Families, Freedom and Responsibility

Ta-Nehisi Coates did a post that described his non-traditional family that somehow produced kids without an abnormal level of dysfunction, and in fact, a whole lot of high-function. Ross Douthat had a very nuanced and balanced take on it, with which I broadly agree. There is a difference in shading, however, that I think would tend to lead in somewhat different policy direction (not that either of them were getting into policy, but somebody has to be the dork here). Ross made the point that pointing to your non-traditional family that seemed to do pretty darn well is, in effect, like pointing to your 97 year-old uncle who smokes three packs a day and saying that this calls into question all this stuff about smoking causing cancer:

But on the other hand, the generalizations matter too. The “artifice” of the traditional family isn’t just an artifice, and the values that social conservatives hold so dear – monogamy, marriage vows, the idea that every kid deserves a mother and a father in his life – don’t just exist to make people in non-traditional families feel bad about themselves.

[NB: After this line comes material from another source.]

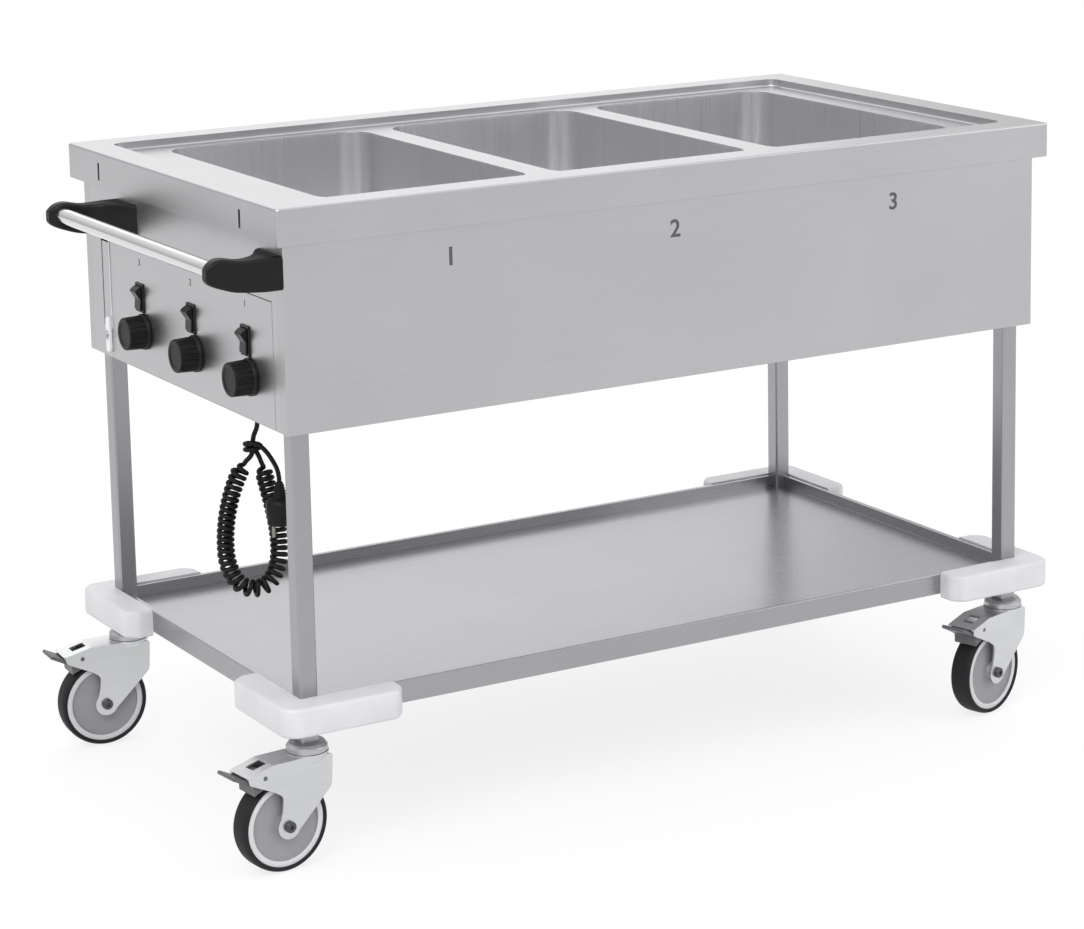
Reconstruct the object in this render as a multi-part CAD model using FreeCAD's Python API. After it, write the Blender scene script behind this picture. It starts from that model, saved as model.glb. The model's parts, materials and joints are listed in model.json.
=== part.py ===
"""Heated food trolley: three sunk wells in a steel body on a leg frame with a shelf and four castors.

All lengths are in millimetres and all angles in degrees. The trolley is drawn with x running from
the control end to the far end, y from the front to the back and z up from the floor. Its top rim
starts at x = 0 and y = 0. The finished pieces are moved so that the origin is on the floor, under
the middle of the box round the trolley.
"""
import FreeCAD, Part
import math
import os

V = FreeCAD.Vector
X_AXIS, Y_AXIS, Z_AXIS = V(1, 0, 0), V(0, 1, 0), V(0, 0, 1)

# ---- overall sizes -------------------------------------------------------------------------------
top_length = 1200.0
top_depth = 670.0
top_height = 860.0
sheet = 1.5

# ---- top: raised rim round a sunk deck with three wells ------------------------------------------
lip_drop = 48.0
rim_width = 45.0
deck_sink = 12.0
rim_corner_radius = 5.0
rim_edge_radius = 3.0
recess_corner_radius = 18.0
recess_floor_radius = 3.0
well_count = 3
well_divider = 40.0
well_corner_radius = 38.0
well_floor_radius = 25.0
well_depth = 200.0
well_left_margin = 115.0
well_right_margin = 90.0
well_front_margin = 94.0
well_back_margin = 66.0
tank_wall = 1.2
tank_flange = 12.0
lip_slot_width = 6.0
lip_slot_height = 24.0
lip_slot_inset = 108.0
lip_slot_below_top = 15.0

# ---- body under the top --------------------------------------------------------------------------
body_height = 287.0
body_left_inset = 8.0
body_right_inset = 25.0
body_front_inset = 3.0
body_back_inset = 32.0
panel_return = 20.0
panel_bend_radius = 3.0
bottom_flange = 15.0
pan_gap = 0.8
vent_slot_length = 90.0
vent_slot_width = 6.0
vent_slot_pitch = 18.0
vent_slot_count = 7

# ---- control cover in the control end ------------------------------------------------------------
cover_front_margin = 35.0
cover_back_margin = 81.0
cover_below_top = 122.0
cover_gap = 1.0
cover_fold = 12.0
grip_slot_length = 27.0
grip_slot_height = 3.5
control_count = 3
control_front_margin = 69.0
control_back_margin = 116.0
switch_below_cover_top = 63.0
switch_shift = 11.0
knob_switch_gap = 0.5
knob_skirt_radius = 24.5
knob_grip_radius = 23.0
knob_top_radius = 22.0
knob_skirt = 5.0
knob_depth = 30.0
knob_dish = 1.2
knob_panel_gap = 1.0
knob_flutes = 18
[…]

In the aggregate, Dan Quayle was right. In the aggregate, marriage is better for kids than single parenthood. In the aggregate, marriage is better for men and women than long-term cohabitation. In the aggregate, divorce is bad news – for your finances, your health, and your children’s long-term prospects. And in the aggregate, if you’re concerned about income inequality or social mobility or the crime rate or just about any area of socioeconomic concern, then you should be at least moderately fretful about the long, slow decline of the American two-parent family – among blacks, whites, and Hispanics alike.

But I think what is in dispute here is whether these statements of cause-and-effect are correct. I remember reading the famous “Dan Quayle Was Right” article when it came out in 1993. I had the same issue with it then as now. It asserted scientific knowledge about these questions:

According to a growing body of social-scientific evidence, children in families disrupted by divorce and out-of-wedlock birth do worse than children in intact families on several measures of well-being. Children in single-parent families are six times as likely to be poor. They are also likely to stay poor longer. Twenty-two percent of children in one-parent families will experience poverty during childhood for seven years or more, as compared with only two percent of children in two parent families. A 1988 survey by the National Center for Health Statistics found that children in single-parent families are two to three times as likely as children in two-parent families to have emotional and behavioral problems. They are also more likely to drop out of high school, to get pregnant as teenagers, to abuse drugs, and to be in trouble with the law. Compared with children in intact families, children from disrupted families are at a much higher risk for physical or sexual abuse.

All this says, of course, is that these problems are more prevalent among children of divorce or illegitimacy than intact families. What we don’t know are the counterfactuals: how would these kids have fared if their parents had stayed married or never been married? Despite the “social scientific evidence”, it’s hard to see, at least in a non-totalitarian society, how we could construct random assignment trials to tease this out.

This doesn’t mean that I think Ross’s view on the best family structure on average is wrong. But it should lead us to a whole lot of humility about this belief, and especially that (1) it may not be right for everybody (which Ross doesn’t assert), and (2) that changes in the economy, technology or lots of other things might even change this for the average person over long periods of time. Especially if (2) is correct, the future is likely to arrive unevenly and imperceptibly, and so we would want less central control over this. We would want lots of different arrangements attempted in order to see which ones work, and should expect a variety of different family types to be present. Even those that are not widespread are “reserve options”, like limited species in ecology, that can take off more rapidly when and if conditions change.

The obvious approach in this situation is the libertarian formula: “To each his own”. But there are a couple of limitations to this.

First, if you’re going to live in a way that those around you find immoral, or inadvisable or, at minimum, highly risky, then don’t expect them to provide a whole lot of help when and if you need it. It would not only feel unfair to do this, but more importantly, would prevent forces of cultural evolution from eliminating those family forms which can’t compete. It would stop adaptation. A hothouse effect that simultaneously permits freedom and decouples performance from reward is a breeding ground for decadence. Symmetrically, if you assert that I have a moral requirement to help those in extreme need, then be prepared for strings to be attached to that assistance. If you don’t want the strings, don’t take the assistance.

Second, there is the free-rider problem. As Heather Mac Donald has pointed out many times, it’s one thing to be the one non-traditional family in a neighborhood that can rely on decent public schools, safe streets, cultural trust and so on that (by this theory) require either other traditional families and/or coercive restraints on behavior, but your non-traditional family would have a much tougher time doing well if you had to live in a free society composed predominantly of other non-traditional families. This is unproven, in the same way that the so-called social-scientific findings about families are unproven, but is a theory that, it seems to me, people should be able to test through experience. This observation leads to, as I’ve often argued, allowing experimentation not only at the level of individuals, but also for various neighborhoods, towns, states and so on the have wide flexibility in the kinds of coercive community laws they establish.

In other words, we’re back to my old hobby-horse when it comes to social issues: subsidiarity.